Our project: [https://chatbird.io](https://chatbird.io) (PWAs are not
communicated on the landing page yet since we started with bots)

------
zenovision
What will happen with your Startup if Google decide to increase prices for
Firestore, just like they did with Google Maps last week (it's like 40x more
expensive now than before). Google is very famous for increasing prices and
deprecate their products - they deprecated more than 100 products now as you
can see on Wikipedia:
[https://en.wikipedia.org/wiki/List_of_Google_products#Discon...](https://en.wikipedia.org/wiki/List_of_Google_products#Discontinued_products_and_services)

------
geebee
At this point, has "progressive" come to mean "will render without javascript
(or css)"? I suppose eventually I will need to accept this definition, but I
personally do think that this concept - a valid, valuable one - should
probably have a different word. Either that, or we need a new word to describe
a web app built with progressive enhancement.

[https://en.wikipedia.org/wiki/Progressive_enhancement](https://en.wikipedia.org/wiki/Progressive_enhancement)

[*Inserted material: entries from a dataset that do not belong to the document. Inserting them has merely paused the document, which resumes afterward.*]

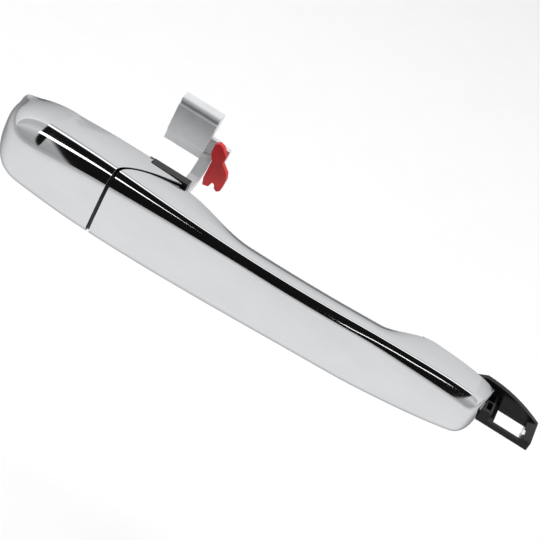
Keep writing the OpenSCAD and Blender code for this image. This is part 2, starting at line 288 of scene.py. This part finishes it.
def spread(tree, value, low, high, fromLow=0.3, fromHigh=0.7):
    # maps a value from one range to another and clamps it
    remap = tree.nodes.new("ShaderNodeMapRange")
    remap.inputs["From Min"].default_value = fromLow
    remap.inputs["From Max"].default_value = fromHigh
    remap.inputs["To Min"].default_value = low
    remap.inputs["To Max"].default_value = high
    tree.links.new(value, remap.inputs["Value"])
    return remap.outputs["Result"]


def tinted(tree, value, dark, light):
    # a colour between two tints, chosen by a value from 0 to 1
    mix = tree.nodes.new("ShaderNodeMix")
    mix.data_type = "RGBA"
    mix.inputs["A"].default_value = (*dark, 1)
    mix.inputs["B"].default_value = (*light, 1)
    tree.links.new(value, mix.inputs["Factor"])
    return mix.outputs["Result"]


def embossed(tree, shader, value, strength, depth):
    # a bump from a value, with its depth in millimetres
    bump = tree.nodes.new("ShaderNodeBump")
    bump.inputs["Strength"].default_value = strength
    bump.inputs["Distance"].default_value = depth * mm
    tree.links.new(value, bump.inputs["Height"])
    tree.links.new(bump.outputs["Normal"], shader.inputs["Normal"])


finishes = {
    "chromeDark": (0.67, 0.68, 0.695), "chromeLight": (0.72, 0.725, 0.735), "chromeRough": (0.03, 0.06),
    "chromeEdge": (0.3, 0.3, 0.31), "chromeSmudge": 70, "chromePeel": 160,
    "nylonDark": (0.006, 0.006, 0.007), "nylonLight": (0.016, 0.016, 0.018), "nylonRough": (0.32, 0.5),
    "nylonGrain": 2600, "nylonPatch": 220,
    "zincDark": (0.60, 0.61, 0.625), "zincLight": (0.67, 0.68, 0.69),
    "glossDark": (0.004, 0.004, 0.0045), "glossLight": (0.011, 0.011, 0.012), "glossRough": (0.10, 0.24),
    "glossFlow": 180, "glossGrain": 900, "glossSpecular": 0.16, "glossCoat": 0.12, "glossCoatRough": 0.08,
    "rubberDark": (0.012, 0.012, 0.012), "rubberLight": (0.03, 0.03, 0.031), "rubberRough": (0.62, 0.85),
    "rubberGrain": 1800, "rubberPatch": 300,
    "redDark": (0.46, 0.002, 0.006), "redLight": (0.62, 0.006, 0.010),
}


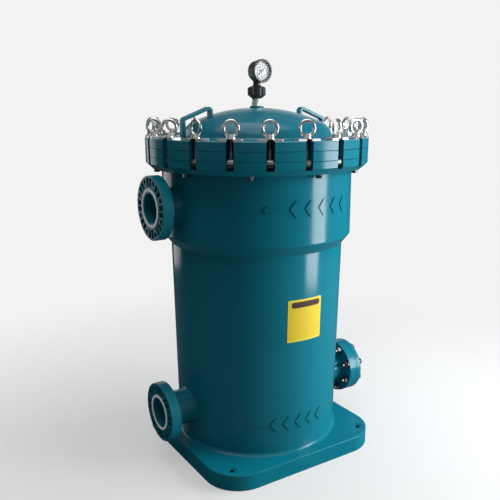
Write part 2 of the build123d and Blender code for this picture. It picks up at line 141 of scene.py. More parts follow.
def shader_group(
    name: str, inputs: Sequence[tuple[str, str, Any]], outputs: Sequence[tuple[str, str]]
) -> Bench:
    """Starts a shader node group with named sockets.

    Args:
        name: the group's name.
        inputs: socket name, socket type and default value of each input.
        outputs: socket name and socket type of each output.

    Returns:
        A bench on the group's tree, with its input and output nodes in place.
    """
    tree = bpy.data.node_groups.new(name, "ShaderNodeTree")
    for label, kind, default in inputs:
        socket = tree.interface.new_socket(label, in_out="INPUT", socket_type=kind)
        if default is not None:
            socket.default_value = default
    for label, kind in outputs:
        tree.interface.new_socket(label, in_out="OUTPUT", socket_type=kind)
    bench = Bench(tree)
    bench.add("NodeGroupInput")
    bench.add("NodeGroupOutput")
    return bench


def ends(bench: Bench) -> tuple[bpy.types.Node, bpy.types.Node]:
    """Returns a group's input and output nodes."""
    nodes = list(bench.tree.nodes)
    source = next(n for n in nodes if n.bl_idname == "NodeGroupInput")
    sink = next(n for n in nodes if n.bl_idname == "NodeGroupOutput")
    return source, sink


# ---------------------------------------------------------------------------
# Effects that several finishes share
# ---------------------------------------------------------------------------
class Effect(Enum):
    """The shared surface effects."""

    MOTTLE = "mottle"
    LEVEL_LINE = "level_line"
    SPECKLE = "speckle"
    SETTLED_DUST = "settled_dust"


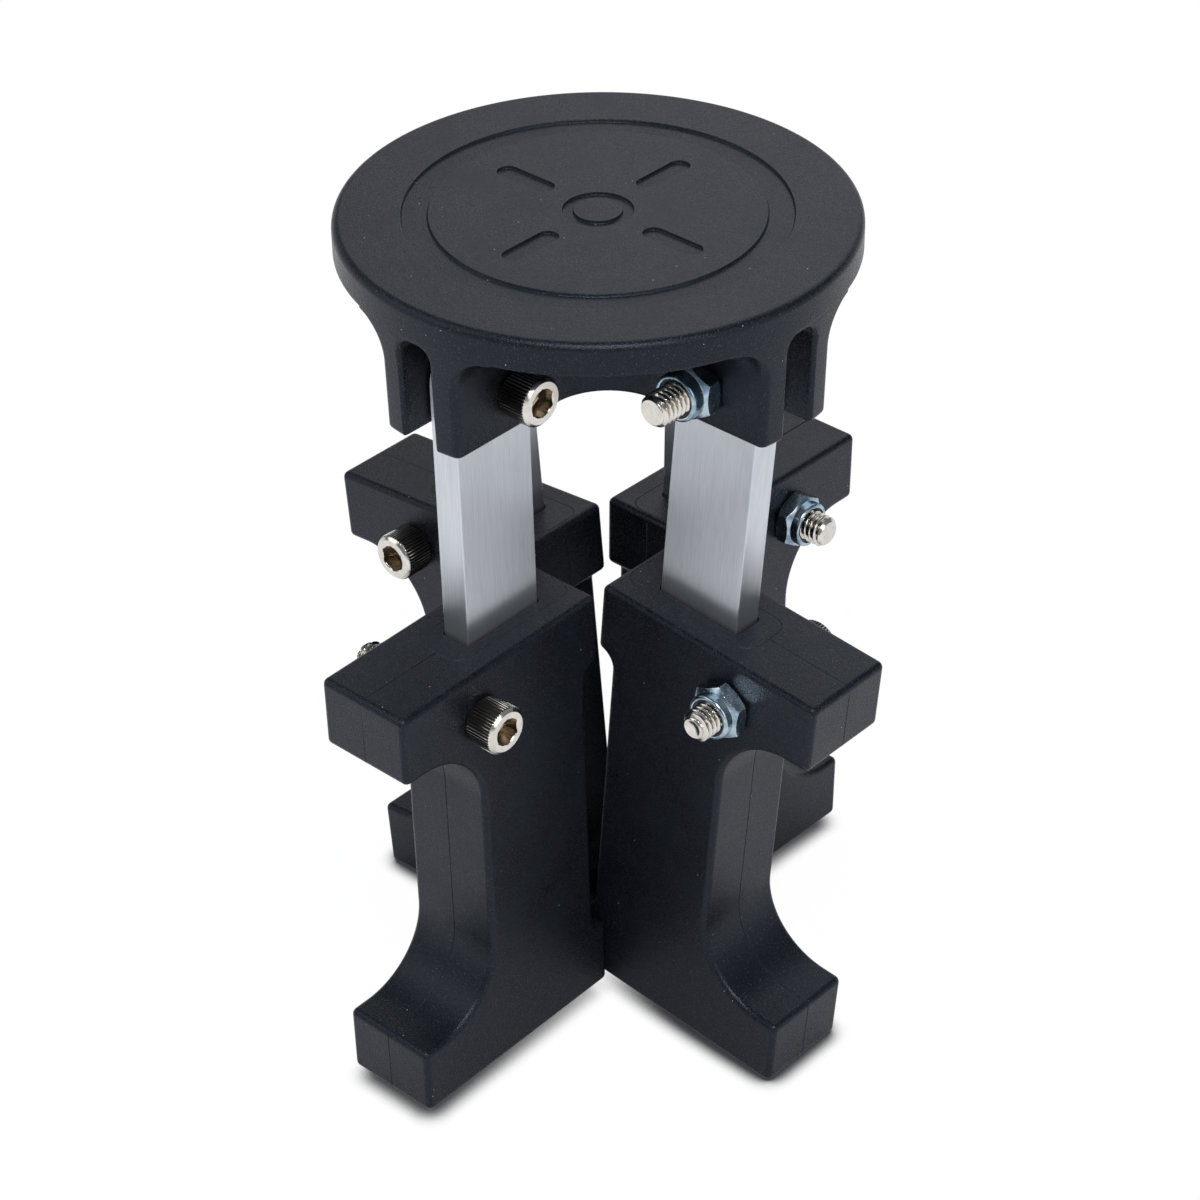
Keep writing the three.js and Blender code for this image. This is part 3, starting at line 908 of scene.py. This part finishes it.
plastic = black_plastic()
aluminium = brushed_aluminium()
nickel = bright_nickel()
zinc = bright_zinc()
nylon = dark_nylon()


def arm_place(number, lean, outward, along, side=0.0):
    """Matrix that leans an arm about its pivot and turns it to its place round the hub:
    Rz(angle) Ry(lean), with a point (outward, side, along) in the arm's own frame."""
    angle = math.radians(90 * (number - 1))
    c, s = math.cos(angle), math.sin(angle)
    cl, sl = math.cos(lean), math.sin(lean)
    turned = np.array([[c, -s, 0], [s, c, 0], [0, 0, 1]])
    turned = turned @ np.array([[cl, 0, sl], [0, 1, 0], [-sl, 0, cl]])
    place = np.eye(4)
    place[:3, :3] = turned
    pivot = np.array([PIVOT_RADIUS * c, PIVOT_RADIUS * s, PIVOT_HEIGHT])
    place[:3, 3] = pivot + turned @ np.array([outward, side, along])
    return place


finished("hub_moulding", [hub()], np.eye(4), "hub", "hub", plastic)
foot_surface = foot()
head_surface = screw_head()
shank_surface = screw_shank(False)
cupped_shank_surface = screw_shank(True)
nuts = {"pivot": nut(*PIVOT_NUT), "clamp": nut(*CLAMP_NUT)}
inserts = {"pivot": insert(PIVOT_NUT[1]), "clamp": insert(CLAMP_NUT[1])}
for number in (1, 2, 3, 4):
    slide = joints[f"foot_{number}_slide"]["axis"]
    lean = math.atan2(math.hypot(slide[0], slide[1]), slide[2])
    lowest = 1000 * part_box(f"foot_{number}")[0][2]
    leg = (PIVOT_HEIGHT - lowest - FOOT_OUTWARD * math.sin(lean)) / math.cos(lean)
    foot_top = FOOT_HEIGHT - leg
    place = arm_place(number, lean, 0, 0)
    finished(f"bar_strip_{number}", [bar(BAR_IN_FOOT - foot_top)], place, f"arm_{number}",
             f"bar_{number}", aluminium)
    finished(f"foot_moulding_{number}", [foot_surface], arm_place(number, lean, 0, -leg),
             f"foot_{number}", f"foot_{number}", plastic)
    clamp_at = (CLAMP_OUTWARD, CLAMP_HEIGHT - leg)
    fasteners = (
        ("pivot", "hub", 0, (0, 0), EAR_HALF_WIDTH + SEAT_GAP),
        ("clamp", f"foot_{number}", lean, clamp_at, FOOT_WIDTH / 2 + SEAT_GAP),
    )
    for kind, body, tilt, (outward, along), half_grip in fasteners:
        head_place = arm_place(number, tilt, outward, along, half_grip)
        nut_place = arm_place(number, tilt, outward, along, -half_grip)
        cupped = kind == "clamp" and number != 2
        screw = [head_surface, cupped_shank_surface if cupped else shank_surface]
        finished(f"{kind}_screw_knurled_{number}", screw, head_place, body,
                 f"{kind}_screw_{number}", nickel, 25)
        finished(f"{kind}_nut_hex_{number}", [nuts[kind]], nut_place, body,
                 f"{kind}_nut_{number}", zinc, 25)
        finished(f"{kind}_nylon_ring_{number}", [inserts[kind]], nut_place, body,
                 f"{kind}_nut_insert_{number}", nylon)


# Floor, light and camera

def ray_kinds(sheet):
    """1 for camera rays, and 1 for glossy and transmission rays."""
    seen, glossy, passing = [
        sheet.node("ShaderNodeLightPath", output=name)
        for name in ("Is Camera Ray", "Is Glossy Ray", "Is Transmission Ray")
    ]
    return seen, sheet.maths("MAXIMUM", glossy, passing)


def white_floor():
    """Matt white floor. Camera rays find it white but for the dark line of shade where the
    object meets it. Reflections find a good part of white, which fades close to the object
    and between its feet, so that they keep its soft shadow."""
    material, sheet = new_sheet("white_floor")
    seen, reflected = ray_kinds(sheet)
    open_ = sheet.node("ShaderNodeAmbientOcclusion", {"samples": 16}, {"Distance": 0.0056}, "AO")
    wide = sheet.node("ShaderNodeAmbientOcclusion", {"samples": 6}, {"Distance": 0.09}, "AO")
    shade = ((open_ - 0.44) * 1.85).step(0, 1)
    shade = sheet.maths("MAXIMUM", shade * seen, wide ** 2.5 * reflected)
    matt = sheet.node("ShaderNodeBsdfDiffuse", inputs={"Color": (0.86, 0.885, 0.93, 1)})
    white = sheet.node("ShaderNodeEmission", inputs={
        "Color": sheet.mix(shade, (0.04, 0.04, 0.045), (1.0, 1.0, 1.0)), "Strength": 1.01,
    })
    both = sheet.node("ShaderNodeMixShader", inputs={
        0: seen * 0.97 + reflected * 0.5, 1: matt, 2: white,
    })
    sheet.node("ShaderNodeOutputMaterial", inputs={"Surface": both})
    mesh = bpy.data.meshes.new("floor")
    mesh.from_pydata([(-4, -4, 0), (4, -4, 0), (4, 4, 0), (-4, 4, 0)], [], [(0, 1, 2, 3)])
    mesh.materials.append(material)
    floor = bpy.data.objects.new("floor", mesh)
    bpy.context.scene.collection.objects.link(floor)


def room():
    """Even dim surroundings, white where the camera sees them, and near the horizon also
    where reflections see them."""
    world = bpy.data.worlds.new("room")
    bpy.context.scene.world = world
    world.use_nodes = True
    sheet = Sheet(world.node_tree)
    seen, reflected = ray_kinds(sheet)
    height = sheet.parts(sheet.node("ShaderNodeTexCoord", output="Generated"))[2]
    low = 1 - height.step(0.0, 0.16)
    soft = sheet.node("ShaderNodeBackground", inputs={
        "Color": (0.85, 0.93, 1, 1), "Strength": 0.22,
    })
    white = sheet.node("ShaderNodeBackground", inputs={"Color": (1, 1, 1, 1), "Strength": 1.0})
    both = sheet.node("ShaderNodeMixShader", inputs={
        0: seen + reflected * low * 0.8, 1: soft, 2: white,
    })
    sheet.node("ShaderNodeOutputWorld", inputs={"Surface": both})


def aim(position, target, roll=0.0):
    """World matrix of something at position that looks down its -Z at target, turned by roll
    degrees: right' = right cos r + up sin r and up' = -right sin r + up cos r."""
    position, target = np.array(position), np.array(target)
    forward = (target - position) / np.linalg.norm(target - position)
    right = np.cross(forward, (0, 0, 1))
    right /= np.linalg.norm(right)
    up = np.cross(right, forward)
    r = math.radians(roll)
    right, up = right * math.cos(r) + up * math.sin(r), -right * math.sin(r) + up * math.cos(r)
    placed = np.eye(4)
    placed[:3, 0], placed[:3, 1], placed[:3, 2], placed[:3, 3] = right, up, -forward, position
    return Matrix(placed.tolist())


def soft_box(name, position, target, size, power):
    """A square area light."""
    light = bpy.data.lights.new(name, "AREA")
    light.size = size
    light.energy = power
    lamp = bpy.data.objects.new(name, light)
    lamp.matrix_world = aim(position, target)
    bpy.context.scene.collection.objects.link(lamp)


white_floor()
room()
soft_box("front_above", (0.735, -0.8, 1.656), (0, 0, 0.1), 0.65, 23)
soft_box("back_left", (-0.56, 1.05, 1.22), (0, 0, 0.15), 1.3, 6.1)
soft_box("right_side", (1.9, -0.2, 1.1), (0, 0, 0.1), 1.2, 8)
soft_box("front_left", (-0.95, -0.98, 1.14), (0, 0, 0.1), 1.2, 6)

camera_data = bpy.data.cameras.new("camera")
camera_data.sensor_width = SENSOR_WIDTH
camera_data.lens = SENSOR_WIDTH * FOCAL_LENGTH / FRAME_WIDTH
camera_data.clip_start = 0.05
camera = bpy.data.objects.new("camera", camera_data)
camera.matrix_world = aim(EYE, LOOKED_AT, CAMERA_ROLL)
bpy.context.scene.collection.objects.link(camera)
bpy.context.scene.camera = camera
bpy.context.scene.view_settings.view_transform = "Standard"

The idea to progressive enhancement (to me - I understand these terms weren't
unambiguous even as they emerged) is that you start with content, add
structure (HTML), and slowly "enhance" to higher and more elaborate UI
features (CSS, javascript). You add each layer in a way that you can always
fall back to a simpler method or rendering. It is not necessary to render the
structure to access the content. It is not necessary to render the styling to
access the structure. It is not necessary to render the interactivity to
access the styling.

Now, a web app built progressively doesn't necessarily meet the criteria for
progressive enhancement, since plenty of people add html, css, javascript, and
beyond without preserving the ability to render from a previous stage. But I
think people have confused the ability to render to a previous stage with
progressive enhancement as well. It's a good quality in a javascript framework
that you can still view your site in lynx or with a pure html browser, but
writing your app upfront in a JS heavy manner and relying on the framework to
fall back for you? I think that's something other than "Progressive
Enhancement", because you didn't enhance your app progressively, you started
at the highest level of UI. I'd call that a "backwards compatible" web app.

------
sjroot
I am making an app with Vue and Firestore and am excited by the potential of
PWAs. Really, the only thing that frustrates me at this point is that Apple
doesn’t support local notifications. If they did, I really wouldn’t have to
consider making a native app at all.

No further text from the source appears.